Spahn wollte einlösen, was seine Vorgänger immer wieder verschleppt haben. In der Altenpflege Beschäftigten versprach er einen Lohn, der zum Leben reicht, Pflegebedürftigen die Deckelung der Eigenanteile und Heime wollte er verpflichten, mehr Personal einzustellen. Doch das, worauf sich die Koalitionäre in den letzten Minuten der Legislaturperiode geeinigt haben, ist ein aus Kompromissen und Kleinmut geborenes Stückwerk, wie es die meisten „durchgreifenden“ Sozialreformen kennzeichnet. Da ein verbindlicher flächendeckender Tarifvertrag am Widerstand der Caritas gescheitert ist, können sich die privaten Heimbetreiber nun irgendeinen Tarifvertrag aussuchen und damit im Pflegegeschäft bleiben. Verdi ist zu Recht alarmiert; es lässt sich absehen, dass viele in der Pflege Tätige leer ausgehen werden; Tarifverträge mit Dumpinglöhnen gibt es in der zerklüfteten Branche zuhauf. Mehr Personal werden die Einrichtungen aber erst finden, wenn endlich besser bezahlt wird.

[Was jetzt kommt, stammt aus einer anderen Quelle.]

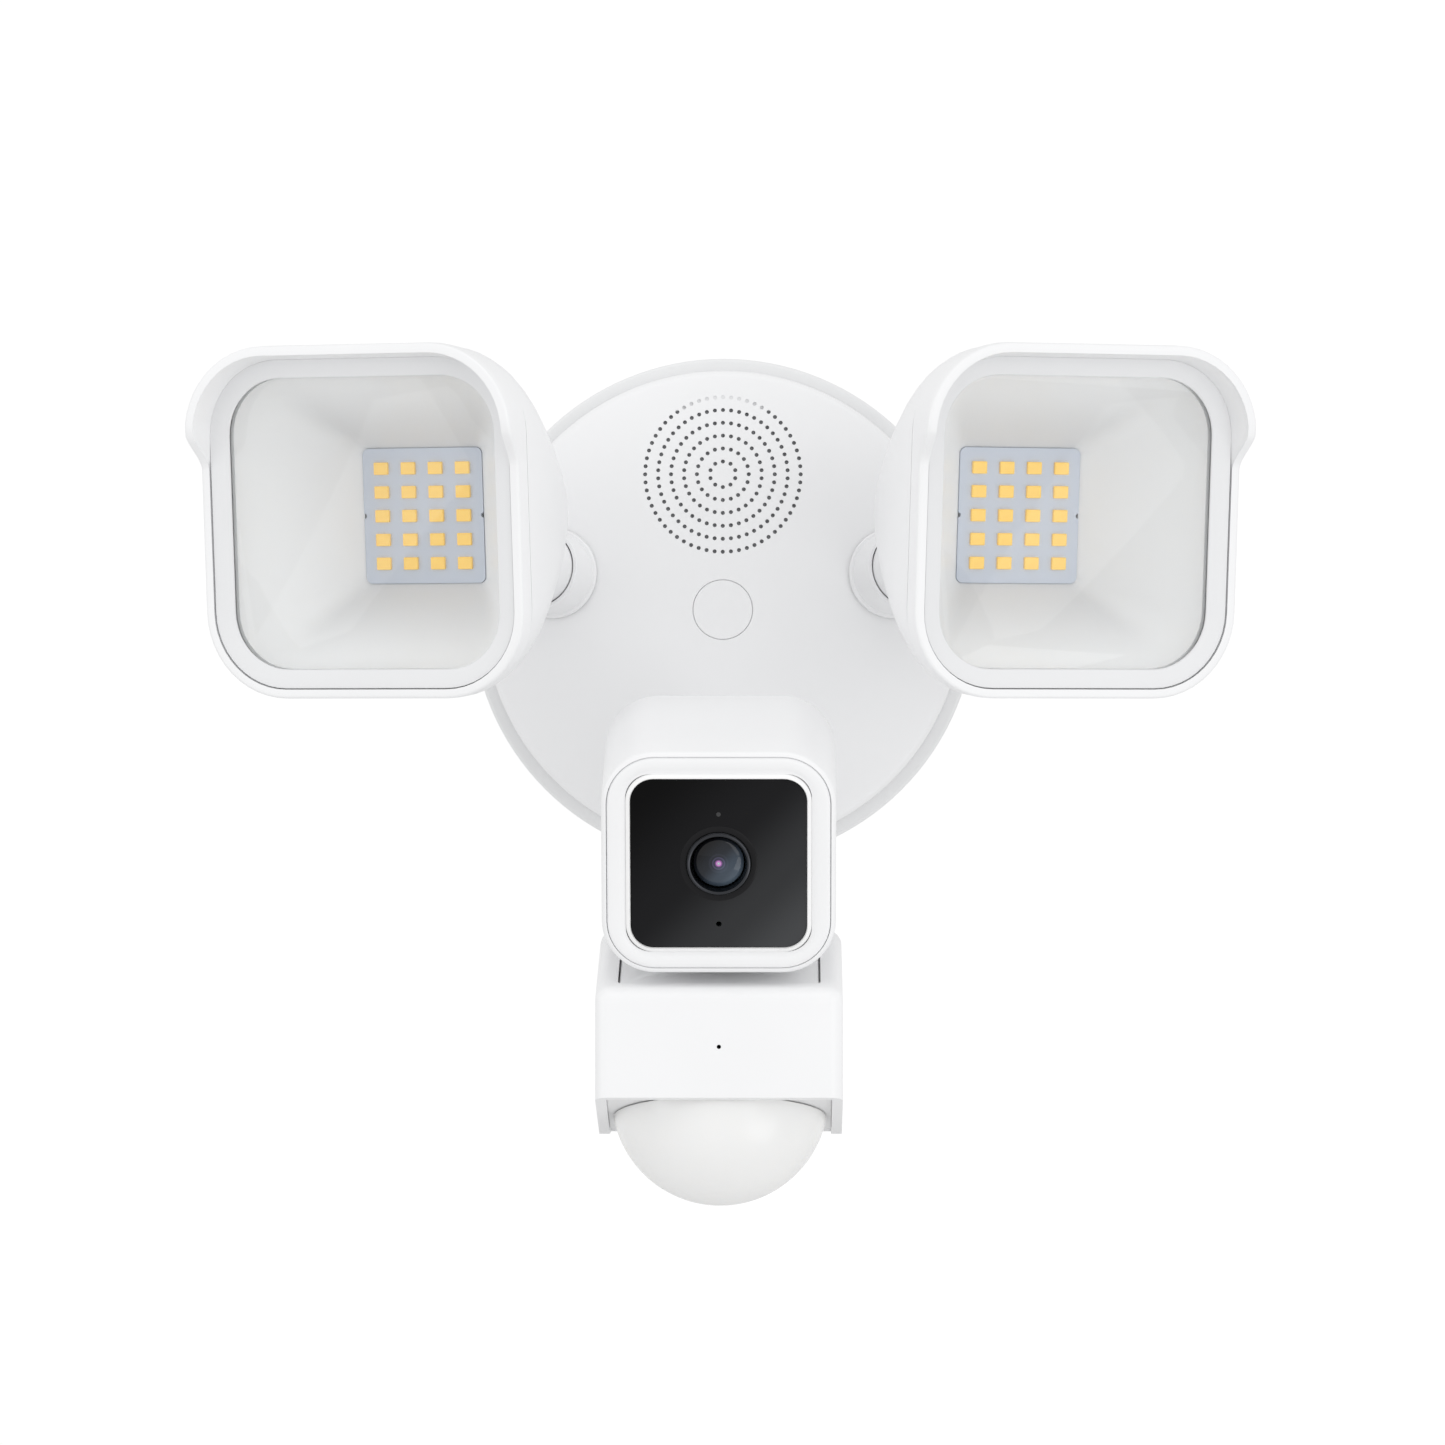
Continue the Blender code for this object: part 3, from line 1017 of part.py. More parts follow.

Der geplante Zuschlag zu den Pflegekosten – der steigende Beitrag der Pflegebedürftigen und ihrer Angehörigen zu den Investitionskosten und zur Verpflegung ist gar nicht berücksichtigt – entpuppt sich als Mogelpackung: Er greift erst, wenn die zu Betreuenden zwei und mehr Jahre im Heim gelebt haben. Das gilt nur für eine Minderheit. Im ersten Jahr werden die durchschnittlich 40 Euro Ersparnis – fünf Prozent von rund 830 Euro Pflegekostenanteil – schon von den Kostensteigerungen aufgefressen. Ursprünglich hatte Spahn versprochen, den Eigenanteil vom ersten Monat des Heimaufenthalts an auf 700 Euro zu begrenzen.
Solide finanziert sei die Pflegereform immerhin, versicherte der Minister, per Bundeszuschuss von einer Milliarde Euro und weiteren 400 Millionen, die Kinderlose bezahlen sollen, indem ihr Versicherungsbeitrag um 0,1 Prozent steigt. Davon abgesehen, dass dieses Sonderopfer umstritten ist, rechnet der Spitzenverband der Krankenkassen, der die Pflegekasse verwaltet, Spahn vor, dass eine Deckungslücke von zwei Milliarden Euro in Aussicht stehe, weil ein Teil der Leistungen der Pflegekasse nicht dynamisiert, also an die allgemeine Kostensteigerung angepasst wird.
Eine „Reformbaustelle gewaltigen Ausmaßes“ prophezeit der Verband der künftigen Bundesregierung. Diese wird der zwischen Maskenskandal und Testbetrug lavierende Spahn, politisch angeschlagen wie er ist, kaum mehr in Angriff nehmen. So darf man sein Versprechen an die Heimbetreiber, auch weiter Geld verdienen zu dürfen, schon jetzt zu den Akten legen. Genau hier läge der Ansatz zu einer wirklich nachhaltigen Reform: Das Aus für Konzerne, die aus Gesundheit und Pflege nur Rendite schlagen wollen. Das bedeutet nicht das Ende privaten Engagements, sondern rücksichtsloser Wertabschöpfung. Gepaart mit einer Versicherung, die von allen getragen wird, wäre die Grundlage geschaffen für eine würdige Pflege.